MB: That’s in the beginning, in the 1950s. But do you think the Solidarity movement represented the same thing?
IB: In a sense yes; if you look at the demands of Solidarity at the very beginning, they did include Free Trade Unions, but this was the most political of the demands. All the others were about making communism livable, such as stable prices, better working conditions, and the like. Nobody was really questioning the system. We just wanted to improve conditions of living within it.
MB: But before you went to Madrid, while you were in Amsterdam, 1982-86, you were a contact for the opposition with lots of people passing through, depositing underground publications with you, keeping you up to-date with what was going on?
IB: That’s right. I always had an extra bed for such visitors. My family was well connected to journalists and they often stayed with me. In fact that is how I met Ryszard Kapuściński.
MB: You mean the famous Ryszard Kapuściński? You got to know him? He must have been an amazing man from what he has written – his books on Iran, Ethiopia, and Russia are all brilliant!
IB: It was actually very funny how we met. It was when he came to Amsterdam to promote one of his books. He was bringing something for me from my family. I was living in the attic in one of those typical Amsterdam houses that are very narrow with a lot of staircases. Kapuściński had to walk all those stairs, carrying a lot of books for me – most of them underground publications. He got to my place and he said, “Ah, I have to lie down!” He had a problem with his lower back, and with all those stairs and all those books he was in great pain. So here he was, the famous Kapuściński, whom I had never met before, lying stiff on the floor in my apartment for the next five hours. He couldn’t move! So that’s how we became friends.
MB: So he actually never left Poland for any length of time, except on his journalistic missions?

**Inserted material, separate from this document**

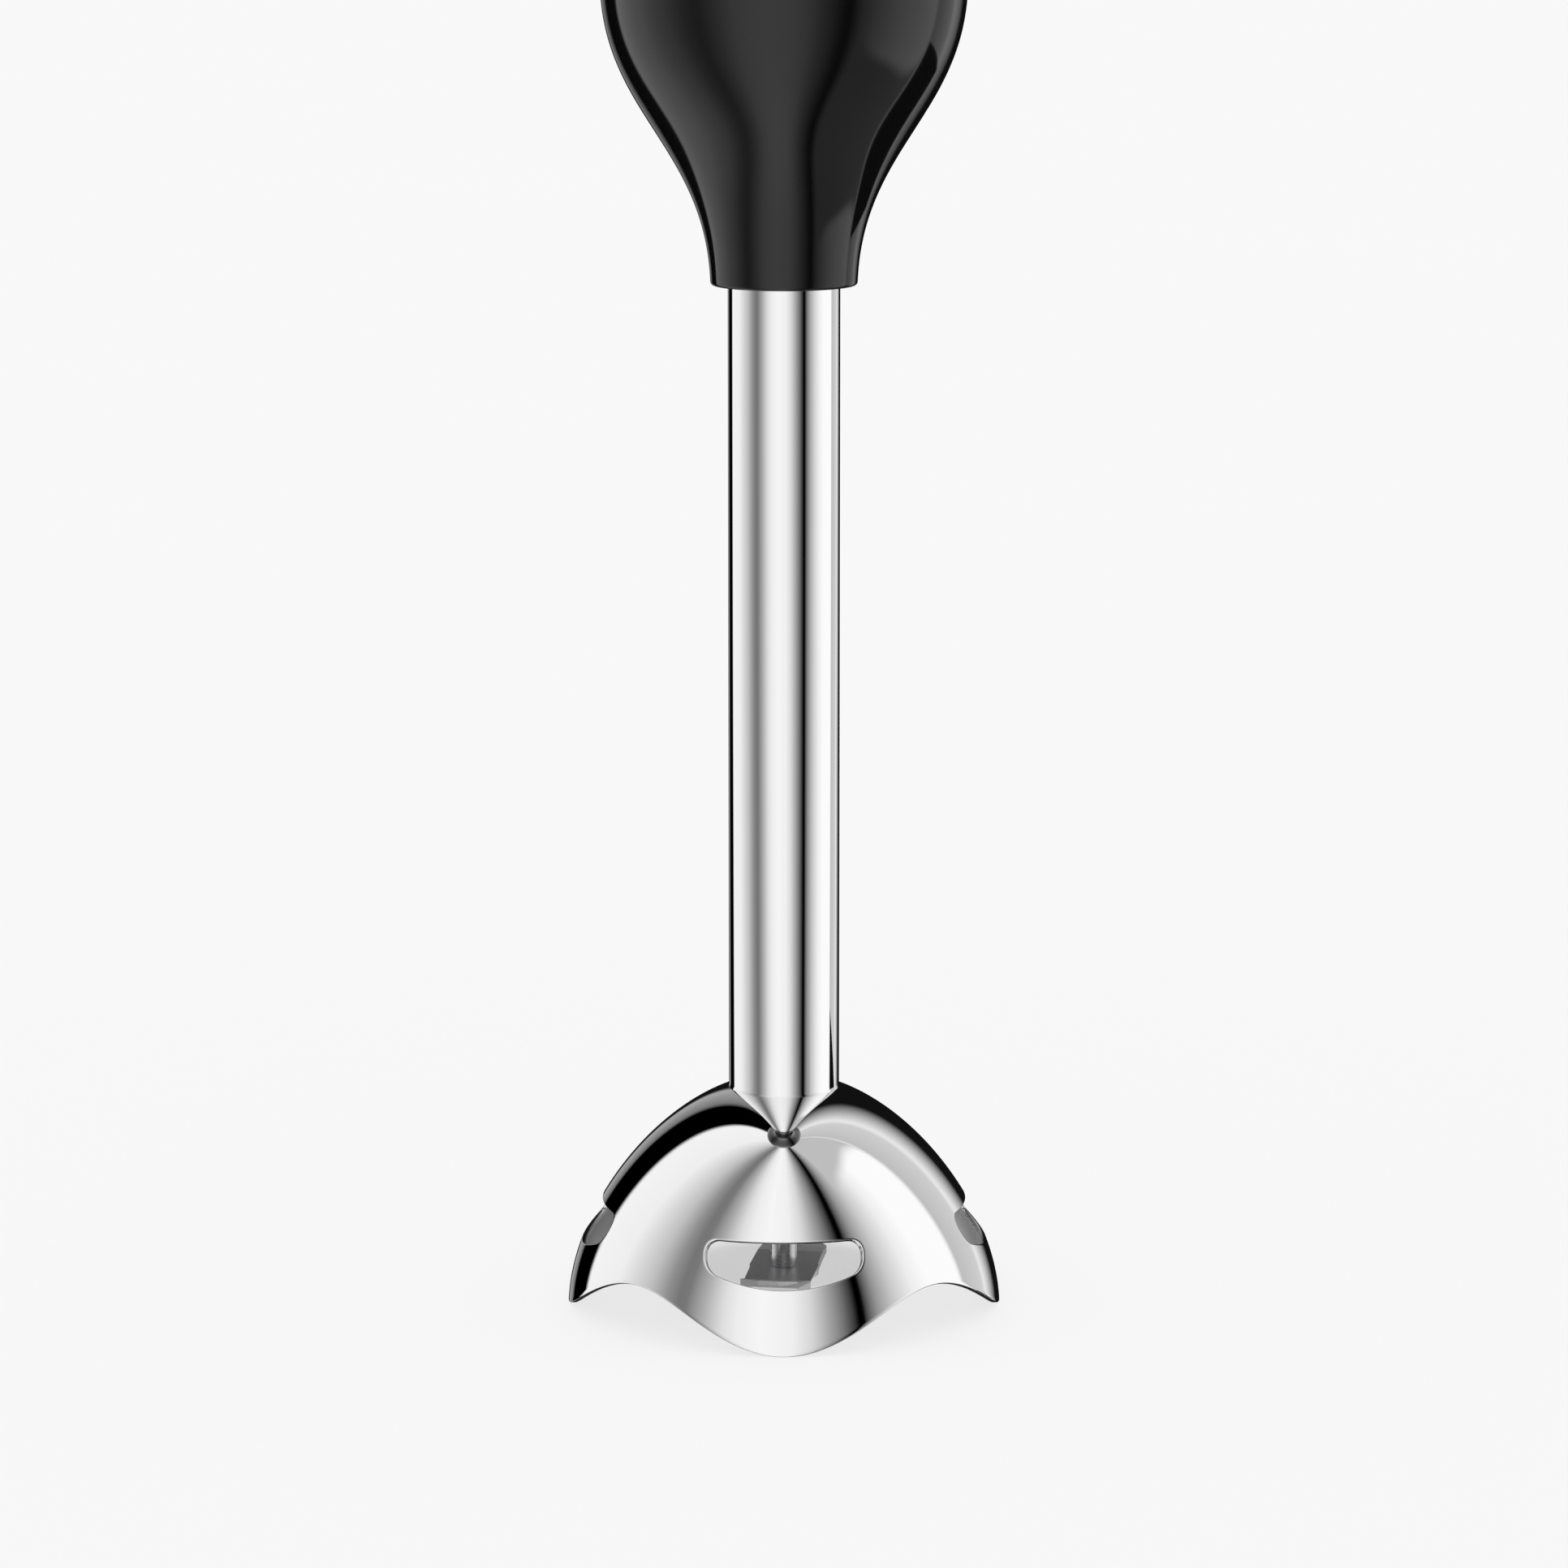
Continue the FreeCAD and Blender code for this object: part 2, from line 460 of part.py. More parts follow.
def make_housing():
    inside = inner_space()
    rib = ring(12.05, 30, 301.5, 304.5).common(inside)
    stop = ring(22.0, 30, 209.2, 211.0).common(inside)
    channel = block(13, 22, -5.6, 5.6, 296, 310)
    strip_way = block(17, 23, -4, 4, 208, 212)
    ribs = joined(rib, stop).cut(Part.makeCompound([channel, mirrored(channel), strip_way, mirrored(strip_way)]))
    release = slab(RELEASE_SIZE[0] + 0.6, RELEASE_SIZE[1] + 0.6, 4.3, -40, 0, RELEASE_LEVEL)
    releases = [turned_by(release, 90), turned_by(release, -90)]

    places = [(x, z) for z in SCREW_LEVELS for x in (-SCREW_X, SCREW_X)]
    front_half, rear_half = block(-40, 40, -40, 0, 200, 400), block(-40, 40, 0, 40, 200, 400)
    bosses = [cross_rod(3.6, -25, 0, x, z).common(inside) for x, z in places]
    front = joined(skin(-WALL, 0, -180), ribs.common(front_half), *bosses)
    pilots = [cross_rod(1.2, -6, 1, x, z) for x, z in places]
    on = slab(ON_SIZE[0] + 0.6, ON_SIZE[1] + 0.6, 5.8, -40, -10, ON_LEVEL)
    turbo = slab(TURBO_SIZE[0] + 0.6, TURBO_SIZE[1] + 0.6, 5.8, -40, -10, TURBO_LEVEL)
    recess = skin(-1.0, 2.0).common(grip_slab(-40, 0))
    front = front.cut(Part.makeCompound(pilots + releases)).cut(Part.makeCompound([on, turbo])).cut(recess)
    keep("housing_front", front)

    bosses = [cross_rod(3.6, 0, 25, x, z).common(inside) for x, z in places]
    rear = joined(skin(-WALL, 0, 180), ribs.common(rear_half), *bosses)
    bores = [cross_rod(1.4, -1, 12, x, z) for x, z in places] + [cross_rod(2.9, 11, 30, x, z) for x, z in places]
    rear_recess = skin(-1.0, 2.0).common(rear_slab(0, 40))
    keep("housing_rear", rear.cut(Part.makeCompound(bores)).cut(Part.makeCompound(releases + vents()))
         .cut(rear_recess))
    screw = pan_screw(1.2, 2.6, 0, 16, 17.8)
    screw.rotate(ORIGIN, V(1, 0, 0), -90)
    screws = []
    for x, z in places:
        copy = screw.copy()
        copy.translate(V(x, -5, z))
        screws.append(copy)
    keep("housing_screws", *screws)

    openings = [slab(ON_SIZE[0] + 1.8, ON_SIZE[1] + 1.8, 6.4, -40, -10, ON_LEVEL),
                slab(TURBO_SIZE[0] + 1.8, TURBO_SIZE[1] + 1.8, 6.4, -40, -10, TURBO_LEVEL)]
    grip = skin(-1.0, 0.35).common(grip_slab(-40, 0)).cut(Part.makeCompound(openings))
    keep("front_grip", grip)
    rear_grip = skin(-1.0, 0.35).common(rear_slab(0, 40))
    bars = [skin(0.2, 0.9).common(slab(20.0, 2.2, 1.05, 0, 40, 329.0 + 6.0 * n)) for n in range(7)]
    keep("rear_grip", joined(rear_grip, *bars))


# ---------------------------------------------------------------- controls
def push_button(size, corner, face, back, level):
    """A cap that fills its opening, with a wider flange inside that holds it in the housing."""
    cap = slab(size[0], size[1], corner, -40, -10, level).common(ring(back, face, 200, 400))
    flange = slab(size[0] + 3, size[1] + 3, corner + 1, -40, -5, level).common(ring(back - 1.2, back, 200, 400))
    return cap, flange


def make_buttons():
    springs = []
    switches = []
    for name, size, level in (("on_button", ON_SIZE, ON_LEVEL), ("turbo_button", TURBO_SIZE, TURBO_LEVEL)):
        cap, flange = push_button(size, 5.5, 23.1, 19.7, level)
        stem = block(-1.8, 1.8, -19, -9.4, level - 1.8, level + 1.8)
        keep(name, joined(cap, flange, stem))
        springs.append(coil_spring(3.1, 0.35, 5, -17.7, -6.45, 0, level))
        body = block(-4.2, 4.2, -6, 4, level - 6, level + 6)
        switches.append(joined(body, block(-1, 1, -7.2, -5, level - 1.5, level + 1.5)))
    keep("button_springs", *springs)
    keep("micro_switches", *switches)
    for name, side in (("release_button_left", -90), ("release_button_right", 90)):
        cap, flange = push_button(RELEASE_SIZE, 4.0, 27.2, 23.1, RELEASE_LEVEL)
        keep(name, turned_by(joined(cap, flange), side))


def make_electronics():
    board = block(-11.5, 11.5, 4.0, 5.6, 318.5, 374.0)
    keep("circuit_board", board.cut(block(9, 12, 3, 7, 318, 322)).cut(block(-12, -9, 3, 7, 318, 322)))
    keep("film_capacitor", slab(14.0, 17.0, 1.2, 5.6, 13.0, 329.0))
    base = block(-9.5, 9.5, 5.6, 7.4, 341.0, 355.0)
    fins = [block(-9.5 + 3.5 * n, -8.1 + 3.5 * n, 7.0, 12.8, 341.0, 355.0) for n in range(6)]
    keep("heat_sink", joined(base, *fins))
    keep("triac", block(-3.0, 3.0, 5.6, 9.6, 356.2, 360.2))
    choke = Part.makeTorus(3.6, 1.7, V(0, 7.3, 367.0), V(0, 1, 0))
    keep("choke_coil", choke)


def arc_slot(radius, half_width, start, sweep, low, high):
    """A slot along a circle round the main axis, with round ends, as the solid to cut away."""
    band = ring(radius - half_width, radius + half_width, low, high)
    open_from = start + sweep
    gap = 360.0 - sweep
    wedge_points = [V(0, 0, low - 1)]
    steps = 4
    for n in range(steps + 1):
        a = math.radians(open_from + gap * n / steps)
        wedge_points.append(V(60 * math.cos(a), 60 * math.sin(a), low - 1))
    wedge = Part.Face(Part.makePolygon(wedge_points + wedge_points[:1])).extrude(V(0, 0, high - low + 2))
    ends = [turned_by(rod(half_width, low, high, radius), a) for a in (start, start + sweep)]
    return joined(band.cut(wedge), *ends)


def make_top():
    dial_at, pin = 16.0, 1.2
    cap = turned((6.2, 389.0), (18.5, 389.0), (18.5, 387.2), (20.6, 387.2), (20.6, HOUSING_TOP), (23.2, HOUSING_TOP),
                 (23.2, 393.2), (22.9, 393.5), (11.0, 393.5), (11.0, 405.0), (6.2, 405.0))
    keep("top_cap", cap.cut(arc_slot(dial_at, pin + 0.2, DIAL_START, DIAL_TURN, 388, 395)))
    dial = turned((11.3, 393.9), (22.4, 393.9), (23.0, 394.5), (22.4, 402.8), (21.0, 404.4), (11.3, 404.4))
    flutes = around(rod(1.5, 390, 410, 23.7), 24, 7.5)
    finger = cross_rod(1.0, -23.5, -14, 0, 405.0)
    dial = dial.cut(Part.makeCompound(flutes)).cut(finger)
    pin_rod = turned_by(rod(pin, 388.6, 394.5, dial_at), DIAL_START)
    keep("speed_dial", joined(dial, pin_rod))
    keep("dial_wiper", ring(13.4, 17.6, 387.0, 388.6))
    keep("speed_potentiometer", ring(13.0, 18.0, 385.2, 386.8))
    dome = [line((7.7, 405.0), (15.8, 405.0)), line((15.8, 405.0), (15.8, 405.6)),
            bezier((15.8, 405.6), (15.0, 408.2), (11.5, 409.4), (7.7, 409.5)), line((7.7, 409.5), (7.7, 405.0))]
    keep("crown_cap", spun(dome))
    gland = turned((CORD_HOLE_RADIUS, 391.0), (6.15, 391.0), (6.15, 405.0), (7.5, 405.0), (7.5, 410.0),
                   (6.9, 412.4), (6.3, 413.0), (CORD_HOLE_RADIUS, 413.0))
    keep("cord_gland", gland)


# ---------------------------------------------------------------- everything
make_guard_and_tube()
make_blade_drive()
make_collar()
make_spigot()
make_field()
make_rotor()
make_motor_bearings()
make_brush_gear()
make_housing()
make_buttons()
make_electronics()
make_top()

os.makedirs("parts", exist_ok=True)
for node, shape in PARTS.items():
    shape.exportStep("parts/" + node + ".step")
    print(node, len(shape.Solids), "solids", round(shape.Volume), "mm3", "valid" if shape.isValid() else "INVALID")
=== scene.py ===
"""Looks of a hand-held immersion blender, built round its CAD frame.

The frame gives every size and place, in metres, with Z up the shaft and the buttons facing -Y.
Each operator makes one piece or one group of like pieces, as surfaces worked out with numpy.
"""

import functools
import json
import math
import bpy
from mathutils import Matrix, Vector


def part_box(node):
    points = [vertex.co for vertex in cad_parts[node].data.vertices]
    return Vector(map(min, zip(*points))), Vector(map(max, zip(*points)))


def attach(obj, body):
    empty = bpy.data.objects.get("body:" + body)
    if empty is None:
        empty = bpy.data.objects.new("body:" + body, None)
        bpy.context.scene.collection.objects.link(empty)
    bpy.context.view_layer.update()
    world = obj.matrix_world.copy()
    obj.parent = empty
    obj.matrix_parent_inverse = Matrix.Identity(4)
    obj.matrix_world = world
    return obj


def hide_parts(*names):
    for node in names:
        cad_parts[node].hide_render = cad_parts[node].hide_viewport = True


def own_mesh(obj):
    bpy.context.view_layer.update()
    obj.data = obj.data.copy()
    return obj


bl_info = {
    "name": "Immersion blender",
    "version": (1, 0, 0),
    "blender": (4, 5, 0),
    "location": "3D View > Sidebar > Immersion blender",
    "description": "Builds the visible pieces of an immersion blender round its CAD frame",
    "category": "Add Mesh",
}

import bmesh
import bpy
import numpy as np
from bpy.props import FloatProperty, FloatVectorProperty, IntProperty, PointerProperty

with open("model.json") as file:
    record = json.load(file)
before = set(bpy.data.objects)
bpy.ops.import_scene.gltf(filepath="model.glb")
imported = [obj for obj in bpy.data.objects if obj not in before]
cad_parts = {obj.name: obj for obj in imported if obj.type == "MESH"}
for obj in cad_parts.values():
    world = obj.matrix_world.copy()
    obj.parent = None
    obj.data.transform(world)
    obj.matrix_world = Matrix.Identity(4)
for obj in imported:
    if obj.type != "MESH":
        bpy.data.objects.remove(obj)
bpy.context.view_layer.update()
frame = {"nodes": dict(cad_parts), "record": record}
MM = 0.001
SLOTS = {part["node"]: part["material_slot"] for part in frame["record"]["subparts"]}


# ---- outlines
def bezier(poles, count, start=0.0, end=1.0):
    """Points of a cubic Bezier curve: the poles weighted by the third-degree Bernstein polynomials."""
    t = np.linspace(start, end, count)[:, None]
    a, b, c, d = np.asarray(poles, float)
    return (1 - t) ** 3 * a + 3 * t * (1 - t) ** 2 * b + 3 * t * t * (1 - t) * c + t ** 3 * d


def rounded(corners, steps=4):
    """A closed outline from (x, y, radius) corners. Each corner gives way to a tangent arc of its radius:
    the arc starts and ends radius / tan(half the inner angle) from the corner."""
    rows = np.asarray(corners, float)
    here, radius = rows[:, :2], rows[:, 2]
    before = np.roll(here, 1, 0) - here
    after = np.roll(here, -1, 0) - here
    before /= np.linalg.norm(before, axis=1)[:, None]
    after /= np.linalg.norm(after, axis=1)[:, None]
    middle = before + after
    middle /= np.maximum(np.linalg.norm(middle, axis=1), 1e-9)[:, None]
    half = np.arccos(np.clip((before * after).sum(1), -1, 1)) / 2
    centre = here + middle * (radius / np.sin(half))[:, None]
    start = here + before * (radius / np.tan(half))[:, None] - centre
    end = here + after * (radius / np.tan(half))[:, None] - centre
    first = np.arctan2(start[:, 1], start[:, 0])
    turn = np.arctan2(end[:, 1], end[:, 0]) - first
    turn = (turn + np.pi) % (2 * np.pi) - np.pi
    t = np.linspace(0, 1, steps)
    angle = first[:, None] + turn[:, None] * t
    arcs = centre[:, None, :] + radius[:, None, None] * np.stack([np.cos(angle), np.sin(angle)], -1)
    return arcs.reshape(-1, 2)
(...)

IB: Yes, he was always there. And of course we talked and talked. At the time I didn’t quite know what to do about my life. And then he said to me, “Look, 98 percent of people in the world are happy because they have a quiet and organized life. But there’s two percent who ask the questions you are asking yourself.” He didn’t say anything else. And then added, “Those who ask those kinds of questions have the obligation to keep asking them.”